El alegato acusatorio no puede ser más rotundo: los Estados Unidos iniciaron la nueva carrera de los armamentos, del mismo modo que la inició Alemania antes de la guerra, engendrándola; prefirió el programa naval a la Liga de Naciones, como institución de derecho y posibilidad de desarme, y será el mayor obstáculo a toda tentativa de reducir los armamentos. Se aduce en apoyo de esta política la existencia de la alianza japonesa. Pero esa alianza no ha estado nunca dirigida contra los Estados Unidos, porque en tal caso hace tiempo que hubiera cumplido sus fines, cuando este país era mucho más débil que ahora. Por otra parte, esa alianza existe desde hace más de quince años, y nunca se les había ocurrido a los norteamericanos precaverse contra ella. No; el objeto de esa fuerza naval es más amplio. «La lucha por el comercio –concluye el Metropolitan Magazine– es una verdadera lucha. Los pozos de petróleo en Mesopotamia, en Méjico y por todo el mundo suministran continuos motivos de discordia.» Aquí está el peligro.

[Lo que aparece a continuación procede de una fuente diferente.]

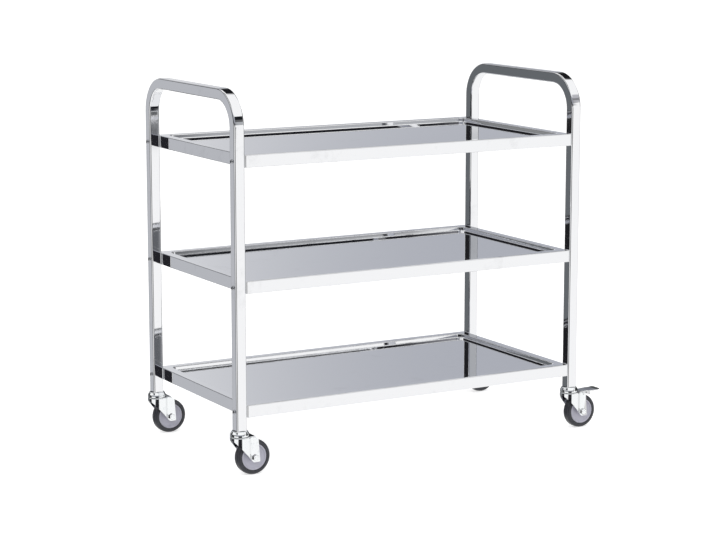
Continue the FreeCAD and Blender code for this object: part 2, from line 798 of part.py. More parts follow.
    def make_pedal(self):
        """The pressed pedal: a waisted plate with a lifted tip, on two cheeks that take the pin."""
        sheet_share = 0.87
        bend_share = 0.82
        lift_share = 0.1
        heel_share = 1.4
        flare_share = 1.25
        corner_share = 0.17
        drop_share = 0.55
        set_back_share = 5.0
        play_share = 2.0
        pin_x, pin_z = self.pin_place()
        sheet = s.fork_sheet * sheet_share
        under = crown_top - s.fork_sheet * drop_share
        top = under + sheet
        start = s.crown / 2 + s.side_gap * set_back_share
        bend_x = s.pedal_reach * bend_share
        lift = s.crown_drop * lift_share
        cheek = s.fork_foot / 2 - s.fork_sheet - s.side_gap * play_share
        heel = s.trail * heel_share
        flare = heel * flare_share
        half = s.pedal_width / 2
        wide = half + s.overrun
        body = new_body("Pedal")
        blade = sketch_on(body, "XZ_Plane", "Blade")
        polygon(blade, [
            (start, under), (bend_x, under), (s.pedal_reach, under + lift),
            (s.pedal_reach, top + lift), (bend_x, top), (start, top),
        ])
        pad(body, blade, s.pedal_width, both_ways=True)
        trim = sketch_on(body, "XY_Plane", "Blade_waist", lift=under - s.overrun)
        for sign in (-1, 1):
            polygon(trim, [
                (start - s.overrun, cheek * sign), (heel, cheek * sign), (flare, half * sign),
                (flare, wide * sign), (start - s.overrun, wide * sign),
            ])
        waist = pocket(body, trim, s.crown_drop, reverse=True)
        tip = s.pedal_reach.value
        fillet(body, waist, s.pedal_width * corner_share,
               lambda edge: close(edge.BoundBox.XMin, tip) and close(edge.BoundBox.YLength, 0))
        eye = s.pin
        sides = sketch_on(body, "XZ_Plane", "Cheeks")
        polygon(sides, [
            (start, under), (start, under - sheet), (pin_x - eye, pin_z - eye / 2),
            (pin_x - eye / 2, pin_z - eye), (pin_x + eye / 2, pin_z - eye),
            (pin_x + eye, pin_z - eye / 2), (heel, under - sheet), (heel, under),
        ])
        pad(body, sides, cheek * 2, both_ways=True)
        room = sketch_on(body, "XZ_Plane", "Between_cheeks")
        polygon(room, [
            (start - s.overrun, under), (start - s.overrun, s.wheel - s.overrun),
            (heel + s.overrun, s.wheel - s.overrun), (heel + s.overrun, under),
        ])
        pocket(body, room, (cheek - sheet) * 2, both_ways=True)
        hole = sketch_on(body, "XZ_Plane", "Pin_hole")
        circle(hole, (pin_x, pin_z), s.pin / 2 + s.fit_gap)
        pocket(body, hole, both_ways=True)
        self.keep(body, "brake_pedal")
        self.make_shoe(under)
        self.make_pin()

    def make_shoe(self, under):
        """The brake shoe: its flat face is a tangent of the tyre where the pressed pedal brings it."""
        near_share = 1.5
        far_share = 1.87
        width_share = 0.8
        touch_share = 0.5
        pin_x, pin_z = self.pin_place()
        dx = s.trail - pin_x
        dz = wheel_radius - pin_z
        cos_swing = cosine(s.brake_angle)
        sin_swing = sine(s.brake_angle)
        centre_x = pin_x + dx * cos_swing - dz * sin_swing
        centre_z = pin_z + dx * sin_swing + dz * cos_swing
        near = s.trail * near_share
        far = s.trail * far_share
        reach = (wheel_radius + s.side_gap * touch_share) / cosine(s.shoe_angle)
        slope = sine(s.shoe_angle) / cosine(s.shoe_angle)
        shoe = new_body("Shoe")
        block = sketch_on(shoe, "XZ_Plane", "Shoe_block")
        polygon(block, [
            (near, under), (near, centre_z + reach - (near - centre_x) * slope),
            (far, centre_z + reach - (far - centre_x) * slope), (far, under),
        ])
        pad(shoe, block, s.wheel_width * width_share, both_ways=True)
        self.keep(shoe, "brake_shoe")

    def make_pin(self):
        """The pedal's hinge pin, headed outside both cheeks of the fork."""
        head_share = 0.85
        crown_share = 0.7
        rise_share = 0.35
        head = s.pin * head_share
        crown = head * crown_share
        rise = s.pin * rise_share
        side = s.fork_foot / 2
        radius = s.pin / 2
        zero = self.zero
        rivet = new_body("Pin")
        shaft = sketch_on(rivet, "XY_Plane", "Pin_profile")
        polygon(shaft, [
            (zero, -side - rise), (crown, -side - rise), (head, -side), (radius, -side),
            (radius, side), (head, side), (crown, side + rise), (zero, side + rise),
        ])
        turn(rivet, shaft, "V_Axis")
        pin_x, pin_z = self.pin_place()
        self.keep(rivet, "pedal_pin", x=pin_x, z=pin_z)

    def make(self):
        """Every piece of the castor, and the pedal where it is braked."""
        self.make_socket()
        self.make_stem()
        self.make_cup()
        self.make_balls()
        self.make_fork()
        self.make_axle()
        self.make_wheel()
        if self.braked:
            self.make_pedal()


def check(doc):
    """Stop if any object failed or any sub-part's shape isn't sound."""
    doc.recompute()
    for item in doc.Objects:
        bad = [state for state in item.State if state in ("Invalid", "Error")]
        if bad:
            raise RuntimeError(f"{item.Name} ({item.Label}) is {bad}")
    for item in nodes:
        if item.Shape.isNull() or not item.Shape.isValid():
            raise RuntimeError(f"{item.Label} has no sound shape")


make_hoop("hoop_left", -1)
make_hoop("hoop_right", 1)
for tier in TIERS:
    make_tray(tier)
make_screws()
for corner, (along, across, braked) in CORNERS.items():
    Castor(corner, along, across, braked).make()
check(doc)

os.makedirs("parts", exist_ok=True)
for item in nodes:
    item.Shape.exportStep(f"parts/{item.Label}.step")
    print(item.Label, len(item.Shape.Solids), "solids", round(item.Shape.Volume, 1), "mm3")
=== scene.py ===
"""Dresses a three-tier serving trolley: bent square tube, pressed trays and four swivel castors."""
import logging
import math
from dataclasses import dataclass, field
from enum import Enum
from typing import Iterable, Sequence

import bmesh
import bpy
from mathutils import Matrix, Vector


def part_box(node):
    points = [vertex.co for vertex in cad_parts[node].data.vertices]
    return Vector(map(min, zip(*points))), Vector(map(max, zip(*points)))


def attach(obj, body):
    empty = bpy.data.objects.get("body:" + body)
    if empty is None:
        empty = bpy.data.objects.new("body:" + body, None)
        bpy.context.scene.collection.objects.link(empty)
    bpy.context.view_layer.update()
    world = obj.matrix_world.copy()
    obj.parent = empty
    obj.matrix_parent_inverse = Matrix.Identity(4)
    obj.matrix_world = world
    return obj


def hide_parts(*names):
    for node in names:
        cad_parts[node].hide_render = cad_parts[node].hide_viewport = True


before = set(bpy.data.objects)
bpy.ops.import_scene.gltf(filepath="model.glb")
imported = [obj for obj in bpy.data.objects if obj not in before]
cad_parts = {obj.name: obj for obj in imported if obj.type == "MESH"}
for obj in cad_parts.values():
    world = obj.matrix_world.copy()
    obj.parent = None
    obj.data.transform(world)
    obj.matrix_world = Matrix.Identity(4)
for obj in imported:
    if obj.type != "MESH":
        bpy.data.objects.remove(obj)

log = logging.getLogger("trolley")

MM = 0.001
MERGE = 0.002

Colour = tuple[float, float, float]
Source = bpy.types.NodeSocket | float | Colour
WHITE: Colour = (1.0, 1.0, 1.0)

X_AXIS = Vector((1.0, 0.0, 0.0))
Y_AXIS = Vector((0.0, 1.0, 0.0))
Z_AXIS = Vector((0.0, 0.0, 1.0))


class Tier(Enum):
    """The three trays, by height."""

    BOTTOM = "bottom"
    MIDDLE = "middle"
    TOP = "top"


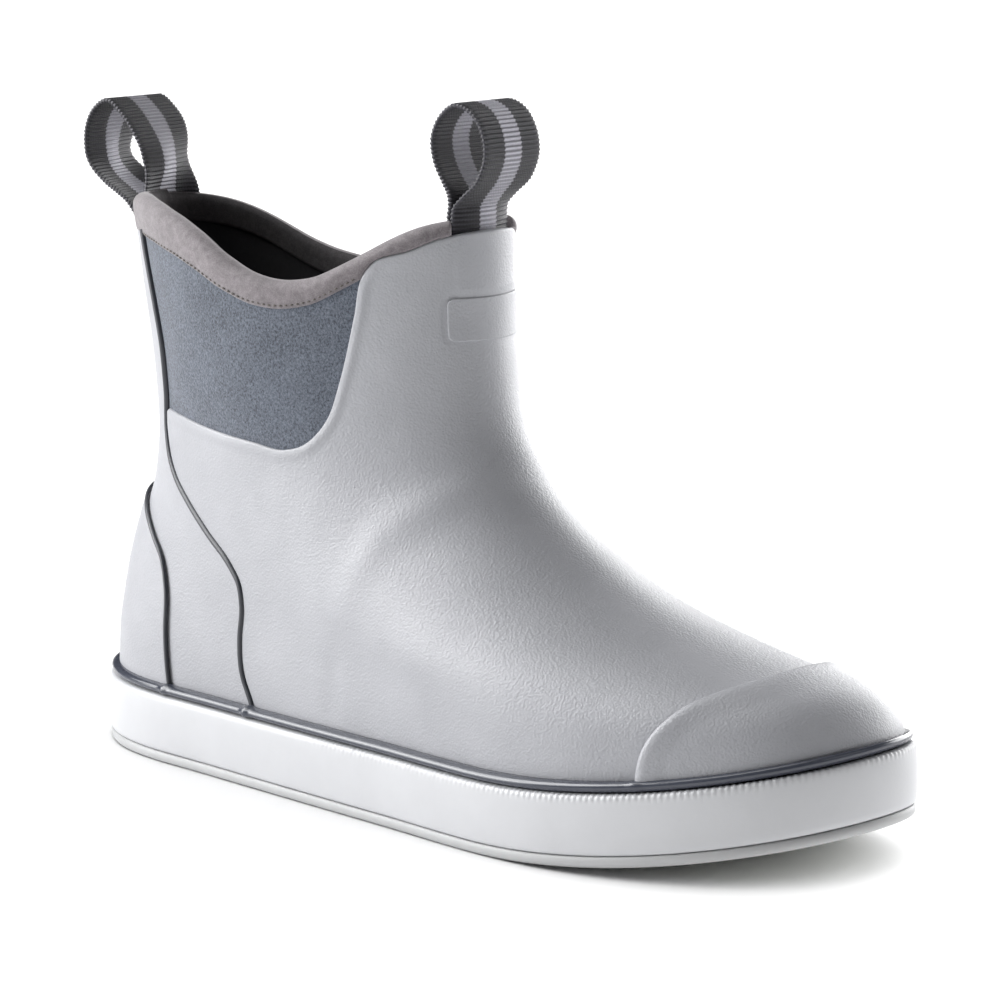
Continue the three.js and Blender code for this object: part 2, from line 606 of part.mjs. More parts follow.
const stitchInner = BINDING_PROUD + CLEARANCE;
const stitchSection = [
  [stitchInner, 0], [stitchInner + STITCH_SIZE, 0],
  [stitchInner + STITCH_SIZE, STITCH_SIZE], [stitchInner, STITCH_SIZE],
];
const stitching = ring(stitchSection, (angle) => rimHeight(angle) - depthAt(angle) + STITCH_EDGE)
  .intersect(box(STITCH_BACK * LENGTH_SCALE, goreFront - 1, -REACH, REACH, 0, FAR));
addPiece("binding_stitching_lateral", outerSide(stitching), 0x77726f, 0.9);
addPiece("binding_stitching_medial", innerSide(stitching), 0x77726f, 0.9);

// Stiff inserts between the rubber and the lining, one round the heel and one over the toes.
const stiffenerOutline = fitted([[-180, 26], [-88, 26], [-92, 50], [-106, 70], [-180, 82]]);
const puffOutline = fitted([[108, 27], [116, 48], [125, 70], [180, 70], [180, 27]]);
const insertInner = LINING_OUTER - STIFFENER_THICKNESS;
const insert = (outline) => formBody(LINING_OUTER, OUTSOLE_HEIGHT, OVERLAY_TOP)
  .subtract(formBody(insertInner, OUTSOLE_HEIGHT - 2, OVERLAY_TOP + 2))
  .intersect(sideBlock(outline));
const grown = (outline) => sideBlock(ribbon([...outline, outline[0]], CLEARANCE)).add(sideBlock(outline));
const insertPockets = [stiffenerOutline, puffOutline].map((outline) =>
  layer(insertInner - CLEARANCE, 3).intersect(grown(outline)));
const liningInside = formBody(LINING_INNER, LINING_FLOOR_TOP, FORM_TOP + SHAFT_LIFT + 2);
const lining = formBody(LINING_OUTER, LINING_FLOOR_BOTTOM, FORM_TOP + SHAFT_LIFT)
  .subtract(liningInside)
  .intersect(underBinding(CLEARANCE))
  .subtract(frontTail.pocket)
  .subtract(backTail.pocket)
  .subtract(insertPockets[0])
  .subtract(insertPockets[1]);
addPiece("lining", lining, 0x17161a, 0.98);
addPiece("heel_stiffener", insert(stiffenerOutline), 0x6d6a66, 0.8);
addPiece("toe_puff", insert(puffOutline), 0x6d6a66, 0.8);

export default boot;
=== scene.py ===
"""Finished look of a right-foot rubber deck boot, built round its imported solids.

The toe points along +X, the inner side faces +Y and the heel stands on z = 0. Sizes held by the
classes are millimetres, as a pattern cutter would write them, and meshes are made in metres.
Every layer of the upper is named by its distance from one foot-shaped form: zero is the outer
face of the rubber and negative is further inside.
"""

from __future__ import annotations

import json
import logging
import math
from collections.abc import Callable, Sequence
from dataclasses import dataclass, field
from enum import Enum

import bpy
import numpy as np
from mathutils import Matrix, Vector
from numpy.typing import NDArray

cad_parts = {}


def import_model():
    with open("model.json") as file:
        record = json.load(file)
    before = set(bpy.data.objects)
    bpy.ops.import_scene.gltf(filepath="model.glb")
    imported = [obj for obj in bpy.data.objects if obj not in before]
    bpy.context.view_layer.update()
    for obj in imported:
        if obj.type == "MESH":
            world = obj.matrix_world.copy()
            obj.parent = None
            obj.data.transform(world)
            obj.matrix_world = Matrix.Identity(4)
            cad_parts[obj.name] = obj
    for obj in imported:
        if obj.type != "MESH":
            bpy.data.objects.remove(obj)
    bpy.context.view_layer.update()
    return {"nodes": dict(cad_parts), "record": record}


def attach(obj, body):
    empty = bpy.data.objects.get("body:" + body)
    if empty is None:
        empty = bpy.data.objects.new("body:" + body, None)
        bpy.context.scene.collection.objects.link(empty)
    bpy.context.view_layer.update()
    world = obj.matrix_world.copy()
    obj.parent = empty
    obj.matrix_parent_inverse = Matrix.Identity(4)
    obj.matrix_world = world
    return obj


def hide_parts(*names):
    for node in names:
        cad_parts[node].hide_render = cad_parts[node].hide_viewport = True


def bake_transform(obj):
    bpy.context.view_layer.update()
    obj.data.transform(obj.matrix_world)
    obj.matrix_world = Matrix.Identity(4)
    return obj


Array = NDArray[np.float64]
Points = Sequence[tuple[float, float]]
Field = Callable[[Array], Array]
Relief = Callable[[Array, Array], Array]

MM = 0.001
HALF_TURN = math.pi
FULL_TURN = 2 * math.pi

log = logging.getLogger("deck_boot")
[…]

Esta actitud de los Estados Unidos ha de producir necesariamente redoblada irritación en Inglaterra, ya irritada anteriormente por el apoyo de los norteamericanos a los irlandeses. La cuestión de las deudas de guerra es otra causa de rozamiento. Inglaterra estuvo dispuesta –lo declaraba mister Chamberlain el 4 de febrero– a perdonar a sus deudores si los Estados Unidos le perdonaban a ella sus deudas, aunque del arreglo saldría perdiendo, por creerlo conveniente «para las buenas relaciones entre los pueblos, para la rehabilitación del crédito internacional y para el restablecimiento del comercio internacional», pero la República norteamericana rechazó la proposición, y «el renovarla estaría por debajo de nuestra dignidad». Es posible que los Estados Unidos prefieran cobrar sus deudas por todos los medios, incluso a cañonazos, si es necesario, en vez de perdonarlas, como propone Inglaterra; pero si no es ésta, puede surgir cualquier otra causa de conflicto –el petróleo es una de las más explosivas– que sea como una chispa en el nuevo polvorín internacional.